How is F=ma used in structural engineering?

Structural engineers use F=ma for dynamic loading analysis: earthquake forces (F = ma where a is ground acceleration), wind loads on buildings, and vehicle impact analysis. The key insight is that mass and acceleration together determine force — a light building in a high-earthquake zone may experience the same design forces as a heavy building in a moderate zone.

What is the reaction force in Newton's 3rd Law?

For every action force, there is an equal and opposite reaction force. When you push a wall with 50 N, the wall pushes back on you with 50 N. When a rocket expels gas at high speed, the gas pushes back on the rocket. These forces act on different objects, which is why they don't cancel out — they can each cause their own acceleration.

How do I calculate the force needed to stop a moving car?

Use F = ma = m × (Δv/Δt). For a 1500 kg car going 30 m/s that needs to stop in 3 seconds: a = −30/3 = −10 m/s², F = 1500 × 10 = 15,000 N = 15 kN. This force comes from brakes and tire friction. The braking distance is then s = v²/(2a) = 900/20 = 45 meters.

What is a slug in US customary units?

A slug is the unit of mass in the US customary system such that 1 lbf = 1 slug × 1 ft/s². 1 slug = 14.594 kg. It's less commonly used than kilograms but appears in aerospace and civil engineering calculations in the United States.

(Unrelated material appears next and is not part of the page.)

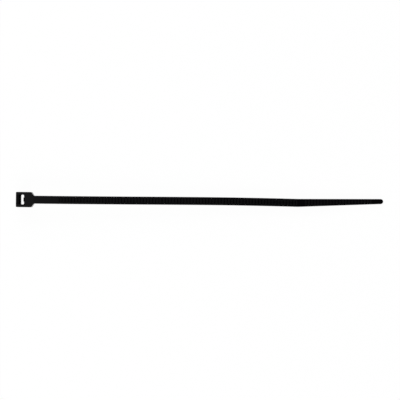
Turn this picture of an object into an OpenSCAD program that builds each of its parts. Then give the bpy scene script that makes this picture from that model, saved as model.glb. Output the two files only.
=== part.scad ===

How does air resistance relate to force?

Air resistance is a drag force: F_drag = ½ρCdAv². Since drag grows with v², doubling speed quadruples aerodynamic force. At terminal velocity, drag equals weight force (F_drag = mg). This is why sports cars have low Cd values — reducing drag coefficient directly reduces the force engine must overcome at high speed.

Can force be negative?

Yes — force is a vector with direction. In one-dimensional problems, we often assign positive as "up" or "right," making opposing forces negative. A deceleration force of −500 N means 500 N opposing motion. Newton's 2nd Law handles signs: if ΣF is negative, acceleration is in the negative direction (deceleration if motion is positive).